Based on other comments, I'm not the only one. Is "RTX On" the "bloom/motionblur/green filter" of this generation?

4 comments

Personally, the two most alluring things about RTX for me is a) better global illumination, none of that silly "you can see sunrise shining through the mountain/cave's ceiling" stuff; b) better local illumination: a glowing object should be an actual light source and make its surroundings brighter, dammit.

Everything else, including insanely accurate shadows and reflections, weird lenses/out-of-focus effects, etc. is much lower on my list.

While I think the ray-traced version looks better in a technical sense, it seems to me that they have completely forgotten to apply darkness and shadow appropriately in the scenes to create an immersive atmosphere.

Keep all the new tech and dial the ambient lighting down. That would look way better.

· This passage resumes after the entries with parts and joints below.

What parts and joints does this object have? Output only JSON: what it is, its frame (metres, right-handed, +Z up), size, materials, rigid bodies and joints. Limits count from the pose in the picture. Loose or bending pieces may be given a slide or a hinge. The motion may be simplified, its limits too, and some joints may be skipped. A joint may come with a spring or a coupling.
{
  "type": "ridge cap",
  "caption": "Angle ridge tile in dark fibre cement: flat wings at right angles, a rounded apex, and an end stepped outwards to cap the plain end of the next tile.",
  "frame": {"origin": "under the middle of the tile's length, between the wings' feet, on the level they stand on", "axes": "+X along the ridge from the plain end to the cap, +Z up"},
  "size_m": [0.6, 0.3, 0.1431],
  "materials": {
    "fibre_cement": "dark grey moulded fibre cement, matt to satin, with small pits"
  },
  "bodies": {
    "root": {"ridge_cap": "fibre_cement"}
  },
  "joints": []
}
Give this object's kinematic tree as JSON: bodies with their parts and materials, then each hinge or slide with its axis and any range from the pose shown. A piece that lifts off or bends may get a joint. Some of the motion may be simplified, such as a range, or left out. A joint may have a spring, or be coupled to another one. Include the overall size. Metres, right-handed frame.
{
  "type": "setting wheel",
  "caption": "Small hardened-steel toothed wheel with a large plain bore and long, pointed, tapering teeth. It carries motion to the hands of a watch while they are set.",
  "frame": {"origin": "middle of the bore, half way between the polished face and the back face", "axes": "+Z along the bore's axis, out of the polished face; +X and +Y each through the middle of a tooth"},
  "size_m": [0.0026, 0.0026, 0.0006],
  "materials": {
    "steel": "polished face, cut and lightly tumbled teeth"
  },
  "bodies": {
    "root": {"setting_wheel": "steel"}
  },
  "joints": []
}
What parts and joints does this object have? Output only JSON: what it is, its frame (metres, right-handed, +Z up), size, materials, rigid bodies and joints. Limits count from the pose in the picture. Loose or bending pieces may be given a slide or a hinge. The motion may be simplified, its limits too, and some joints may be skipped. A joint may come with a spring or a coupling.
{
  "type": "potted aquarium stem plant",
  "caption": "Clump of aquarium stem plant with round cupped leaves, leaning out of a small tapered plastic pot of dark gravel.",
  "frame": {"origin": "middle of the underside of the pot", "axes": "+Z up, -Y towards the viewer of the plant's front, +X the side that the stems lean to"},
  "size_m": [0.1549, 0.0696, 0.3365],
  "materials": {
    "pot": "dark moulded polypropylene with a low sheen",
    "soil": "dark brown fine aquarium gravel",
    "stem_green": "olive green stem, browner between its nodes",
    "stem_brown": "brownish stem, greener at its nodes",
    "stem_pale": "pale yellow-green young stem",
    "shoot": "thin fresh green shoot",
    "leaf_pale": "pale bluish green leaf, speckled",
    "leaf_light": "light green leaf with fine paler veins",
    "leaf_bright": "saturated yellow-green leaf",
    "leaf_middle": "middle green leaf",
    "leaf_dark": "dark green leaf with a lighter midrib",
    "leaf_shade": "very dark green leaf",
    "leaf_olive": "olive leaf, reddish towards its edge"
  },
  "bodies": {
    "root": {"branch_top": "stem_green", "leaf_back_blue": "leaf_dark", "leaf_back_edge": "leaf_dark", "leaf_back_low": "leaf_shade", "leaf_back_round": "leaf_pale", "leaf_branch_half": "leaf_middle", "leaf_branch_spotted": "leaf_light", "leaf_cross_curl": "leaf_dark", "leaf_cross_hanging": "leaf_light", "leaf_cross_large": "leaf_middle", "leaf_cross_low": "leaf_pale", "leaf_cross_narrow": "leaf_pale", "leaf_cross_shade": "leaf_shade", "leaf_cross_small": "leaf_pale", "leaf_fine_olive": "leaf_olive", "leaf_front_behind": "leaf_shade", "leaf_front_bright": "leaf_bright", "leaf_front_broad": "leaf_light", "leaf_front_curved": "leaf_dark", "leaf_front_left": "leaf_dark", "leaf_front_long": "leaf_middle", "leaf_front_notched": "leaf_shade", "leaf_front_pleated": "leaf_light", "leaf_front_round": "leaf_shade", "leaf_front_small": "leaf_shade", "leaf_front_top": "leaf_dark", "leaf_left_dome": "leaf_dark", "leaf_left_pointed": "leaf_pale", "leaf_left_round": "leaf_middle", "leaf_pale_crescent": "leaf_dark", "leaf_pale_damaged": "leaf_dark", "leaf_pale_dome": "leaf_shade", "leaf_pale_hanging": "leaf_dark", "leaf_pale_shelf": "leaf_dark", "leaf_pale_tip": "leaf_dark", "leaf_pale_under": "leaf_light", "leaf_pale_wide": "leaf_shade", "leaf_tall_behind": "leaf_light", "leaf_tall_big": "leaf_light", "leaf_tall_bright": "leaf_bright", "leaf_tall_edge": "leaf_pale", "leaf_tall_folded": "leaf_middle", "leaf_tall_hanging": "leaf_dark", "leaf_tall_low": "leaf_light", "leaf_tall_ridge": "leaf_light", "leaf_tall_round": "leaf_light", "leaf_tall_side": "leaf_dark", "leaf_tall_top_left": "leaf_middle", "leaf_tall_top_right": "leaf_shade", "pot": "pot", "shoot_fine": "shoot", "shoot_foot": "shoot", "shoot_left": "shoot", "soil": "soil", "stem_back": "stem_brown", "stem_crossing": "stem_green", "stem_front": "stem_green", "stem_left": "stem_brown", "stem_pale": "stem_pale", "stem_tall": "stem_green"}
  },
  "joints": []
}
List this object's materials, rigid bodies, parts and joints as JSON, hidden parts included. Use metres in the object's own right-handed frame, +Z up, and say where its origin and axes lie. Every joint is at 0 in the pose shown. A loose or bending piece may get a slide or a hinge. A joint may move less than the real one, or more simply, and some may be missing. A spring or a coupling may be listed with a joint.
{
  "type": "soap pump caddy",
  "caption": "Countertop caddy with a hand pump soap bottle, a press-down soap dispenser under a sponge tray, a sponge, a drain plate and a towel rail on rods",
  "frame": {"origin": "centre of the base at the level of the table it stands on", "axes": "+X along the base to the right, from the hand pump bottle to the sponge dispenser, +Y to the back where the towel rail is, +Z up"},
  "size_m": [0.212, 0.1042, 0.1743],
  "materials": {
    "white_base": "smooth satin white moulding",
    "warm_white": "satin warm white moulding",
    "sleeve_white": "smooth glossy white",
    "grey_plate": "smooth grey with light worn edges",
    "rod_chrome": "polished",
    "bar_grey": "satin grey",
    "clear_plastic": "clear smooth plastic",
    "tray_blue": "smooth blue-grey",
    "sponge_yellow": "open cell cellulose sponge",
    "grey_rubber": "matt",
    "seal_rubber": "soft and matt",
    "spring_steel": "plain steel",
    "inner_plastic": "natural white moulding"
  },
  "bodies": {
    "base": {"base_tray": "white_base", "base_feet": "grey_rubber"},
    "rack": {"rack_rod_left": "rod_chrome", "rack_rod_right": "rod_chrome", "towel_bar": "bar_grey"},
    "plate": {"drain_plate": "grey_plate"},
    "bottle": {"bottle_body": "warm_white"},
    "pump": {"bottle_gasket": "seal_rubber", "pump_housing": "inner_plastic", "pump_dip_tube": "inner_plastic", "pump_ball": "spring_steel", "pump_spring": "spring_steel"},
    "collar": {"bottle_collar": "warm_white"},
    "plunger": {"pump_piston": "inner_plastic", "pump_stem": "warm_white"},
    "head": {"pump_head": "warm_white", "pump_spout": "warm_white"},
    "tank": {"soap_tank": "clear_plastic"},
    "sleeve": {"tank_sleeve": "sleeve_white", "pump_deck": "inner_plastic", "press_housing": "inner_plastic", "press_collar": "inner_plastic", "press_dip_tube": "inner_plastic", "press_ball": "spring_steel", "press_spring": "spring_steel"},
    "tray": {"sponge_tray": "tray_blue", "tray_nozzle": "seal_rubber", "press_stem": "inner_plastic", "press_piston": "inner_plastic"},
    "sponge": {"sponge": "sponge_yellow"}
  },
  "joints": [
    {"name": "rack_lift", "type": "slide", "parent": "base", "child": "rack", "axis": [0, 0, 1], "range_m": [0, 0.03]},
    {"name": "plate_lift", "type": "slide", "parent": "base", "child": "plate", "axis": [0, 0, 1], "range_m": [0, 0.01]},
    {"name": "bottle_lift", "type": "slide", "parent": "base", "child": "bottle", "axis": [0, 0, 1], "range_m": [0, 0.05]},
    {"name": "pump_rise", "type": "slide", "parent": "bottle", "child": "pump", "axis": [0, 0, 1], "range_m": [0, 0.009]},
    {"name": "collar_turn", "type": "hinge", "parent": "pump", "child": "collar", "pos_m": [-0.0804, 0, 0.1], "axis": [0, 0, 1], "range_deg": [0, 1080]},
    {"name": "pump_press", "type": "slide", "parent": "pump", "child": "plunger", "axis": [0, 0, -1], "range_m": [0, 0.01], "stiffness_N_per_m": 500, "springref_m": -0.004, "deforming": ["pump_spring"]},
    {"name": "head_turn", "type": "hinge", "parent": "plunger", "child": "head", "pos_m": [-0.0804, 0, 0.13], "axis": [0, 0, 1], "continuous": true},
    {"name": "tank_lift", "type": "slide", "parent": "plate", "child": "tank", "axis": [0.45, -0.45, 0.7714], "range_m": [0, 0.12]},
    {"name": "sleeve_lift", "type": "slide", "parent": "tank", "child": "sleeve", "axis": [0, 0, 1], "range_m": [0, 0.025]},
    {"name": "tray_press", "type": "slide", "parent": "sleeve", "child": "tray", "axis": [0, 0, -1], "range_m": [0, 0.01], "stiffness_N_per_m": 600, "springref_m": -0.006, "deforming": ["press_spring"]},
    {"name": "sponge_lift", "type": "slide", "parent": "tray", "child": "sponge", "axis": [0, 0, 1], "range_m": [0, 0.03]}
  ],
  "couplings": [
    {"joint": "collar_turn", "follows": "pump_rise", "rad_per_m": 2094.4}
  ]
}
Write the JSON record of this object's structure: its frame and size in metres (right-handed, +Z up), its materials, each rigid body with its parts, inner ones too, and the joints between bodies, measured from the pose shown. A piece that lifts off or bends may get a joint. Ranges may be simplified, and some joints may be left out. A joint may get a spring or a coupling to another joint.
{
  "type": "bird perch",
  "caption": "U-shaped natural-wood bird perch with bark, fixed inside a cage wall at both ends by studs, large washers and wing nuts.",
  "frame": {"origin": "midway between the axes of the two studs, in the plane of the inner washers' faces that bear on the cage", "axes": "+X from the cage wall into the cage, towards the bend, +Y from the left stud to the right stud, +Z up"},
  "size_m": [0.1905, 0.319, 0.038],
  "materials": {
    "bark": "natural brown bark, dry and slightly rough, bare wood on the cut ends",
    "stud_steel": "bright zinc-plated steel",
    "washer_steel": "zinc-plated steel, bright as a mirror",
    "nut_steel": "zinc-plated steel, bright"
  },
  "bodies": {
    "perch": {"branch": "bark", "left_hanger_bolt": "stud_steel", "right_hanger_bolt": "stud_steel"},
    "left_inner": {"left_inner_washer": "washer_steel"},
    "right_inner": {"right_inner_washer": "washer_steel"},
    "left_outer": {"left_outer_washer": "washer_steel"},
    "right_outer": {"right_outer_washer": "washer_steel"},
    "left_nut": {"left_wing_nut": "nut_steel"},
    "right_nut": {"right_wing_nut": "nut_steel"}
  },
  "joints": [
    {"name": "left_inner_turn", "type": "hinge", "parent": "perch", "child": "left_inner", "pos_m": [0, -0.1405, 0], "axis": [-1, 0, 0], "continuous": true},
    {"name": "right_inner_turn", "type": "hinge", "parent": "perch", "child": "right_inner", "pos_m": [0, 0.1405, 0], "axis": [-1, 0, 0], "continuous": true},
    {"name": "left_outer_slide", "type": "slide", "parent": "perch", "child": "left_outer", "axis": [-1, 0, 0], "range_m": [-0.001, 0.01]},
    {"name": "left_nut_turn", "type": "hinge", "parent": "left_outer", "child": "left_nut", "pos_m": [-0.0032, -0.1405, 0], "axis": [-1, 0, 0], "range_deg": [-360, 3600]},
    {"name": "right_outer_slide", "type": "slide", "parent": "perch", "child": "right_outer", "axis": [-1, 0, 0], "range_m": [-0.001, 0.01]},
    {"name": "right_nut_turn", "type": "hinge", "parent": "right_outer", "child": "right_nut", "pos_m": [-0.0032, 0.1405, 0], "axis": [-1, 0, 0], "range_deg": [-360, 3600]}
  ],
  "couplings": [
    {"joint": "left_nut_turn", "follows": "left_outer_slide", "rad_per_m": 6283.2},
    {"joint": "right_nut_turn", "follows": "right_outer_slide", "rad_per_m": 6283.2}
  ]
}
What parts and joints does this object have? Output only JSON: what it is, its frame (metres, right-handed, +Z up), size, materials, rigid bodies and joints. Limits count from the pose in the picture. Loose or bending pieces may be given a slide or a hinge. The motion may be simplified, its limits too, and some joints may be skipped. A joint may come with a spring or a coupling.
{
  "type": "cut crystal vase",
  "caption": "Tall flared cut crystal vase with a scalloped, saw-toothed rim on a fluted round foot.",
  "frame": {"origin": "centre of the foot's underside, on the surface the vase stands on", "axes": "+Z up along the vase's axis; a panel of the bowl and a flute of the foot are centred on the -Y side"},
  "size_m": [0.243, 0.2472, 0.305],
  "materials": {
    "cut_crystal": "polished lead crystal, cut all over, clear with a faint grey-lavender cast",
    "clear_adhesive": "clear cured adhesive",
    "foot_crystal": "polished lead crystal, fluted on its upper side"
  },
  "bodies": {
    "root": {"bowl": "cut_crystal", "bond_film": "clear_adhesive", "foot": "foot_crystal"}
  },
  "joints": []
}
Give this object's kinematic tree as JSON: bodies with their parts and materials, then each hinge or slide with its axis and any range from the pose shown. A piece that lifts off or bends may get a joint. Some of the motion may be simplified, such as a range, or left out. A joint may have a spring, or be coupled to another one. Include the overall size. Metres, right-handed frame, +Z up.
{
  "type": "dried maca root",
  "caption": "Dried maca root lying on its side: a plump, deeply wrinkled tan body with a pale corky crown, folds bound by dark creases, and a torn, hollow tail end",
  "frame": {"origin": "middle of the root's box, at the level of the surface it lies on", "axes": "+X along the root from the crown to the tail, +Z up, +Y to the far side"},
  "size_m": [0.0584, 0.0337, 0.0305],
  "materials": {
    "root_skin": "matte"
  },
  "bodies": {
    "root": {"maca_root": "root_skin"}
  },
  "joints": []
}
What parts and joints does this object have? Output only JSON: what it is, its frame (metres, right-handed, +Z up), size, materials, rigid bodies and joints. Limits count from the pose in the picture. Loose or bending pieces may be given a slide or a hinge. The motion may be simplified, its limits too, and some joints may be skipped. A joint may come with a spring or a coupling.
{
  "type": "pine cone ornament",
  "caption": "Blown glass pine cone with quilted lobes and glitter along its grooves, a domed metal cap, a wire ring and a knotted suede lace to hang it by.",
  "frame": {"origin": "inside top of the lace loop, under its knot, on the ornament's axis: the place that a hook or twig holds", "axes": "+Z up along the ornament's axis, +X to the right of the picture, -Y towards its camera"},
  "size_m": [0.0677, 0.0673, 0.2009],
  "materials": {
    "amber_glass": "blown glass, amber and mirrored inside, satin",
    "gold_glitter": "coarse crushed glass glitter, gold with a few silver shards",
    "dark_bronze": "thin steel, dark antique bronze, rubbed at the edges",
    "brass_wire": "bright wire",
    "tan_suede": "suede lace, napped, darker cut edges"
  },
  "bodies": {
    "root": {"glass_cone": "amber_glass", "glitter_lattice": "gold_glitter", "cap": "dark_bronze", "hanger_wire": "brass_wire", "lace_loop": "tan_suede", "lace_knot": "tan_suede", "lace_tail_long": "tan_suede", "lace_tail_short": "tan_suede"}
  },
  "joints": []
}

Make it feel dark, uncertain and risky again. You’re not supposed to know what’s in that corner or that room before it comes lounging at you.

In the RTX version you can see everything in every location, completely killing any sense of suspense.

I've always wondered that by gaining the ability to simulate light (or basically anything) in a more accurate manner, we reduce artists' ability to control the final result.

Back in 2D times, an artist could just set a pixel to a given color, and it would be that color, in early 3d, they had the ability to paint in shadows/highlights or control the texture colors directly.

With the physically based workflow, they had to author roughness/metalness and albedo maps, and were hoping for the best that the final result looked good in the game.

Nowadays with simulated light bounces, changing anyting in the scene could affect everything else, making controlling the final result that much harder.

Yes it does look better automatically, but at the cost of adding difficult of channeling the artists' vision.

Theater and movie set designers have to work with this constraint too. They seem to manage.
Yeah, but they get to rebuild the lighting shot by shot, and there's a crapton of CG.
I'm not a fan of graphics mods, but there is a similar problem with fan made RPG mods that "bring a game up to date with the technology" (wide screen, qol etc). A lot of mod packs feel like they have to add content (characters, quests) that is not so likely to fit in with the original game just because they can.

At least in Gibberlings mod packs for the infinity engine games the extra content is non existing or optional...

It matters that the original lighting was carefully hand-crafted by (presumably) environment artists and level designers working with strict limitations. What couldn’t be rendered was faked.

But yeah, I tend to find RTX a massive waste of framerate for little practical gain.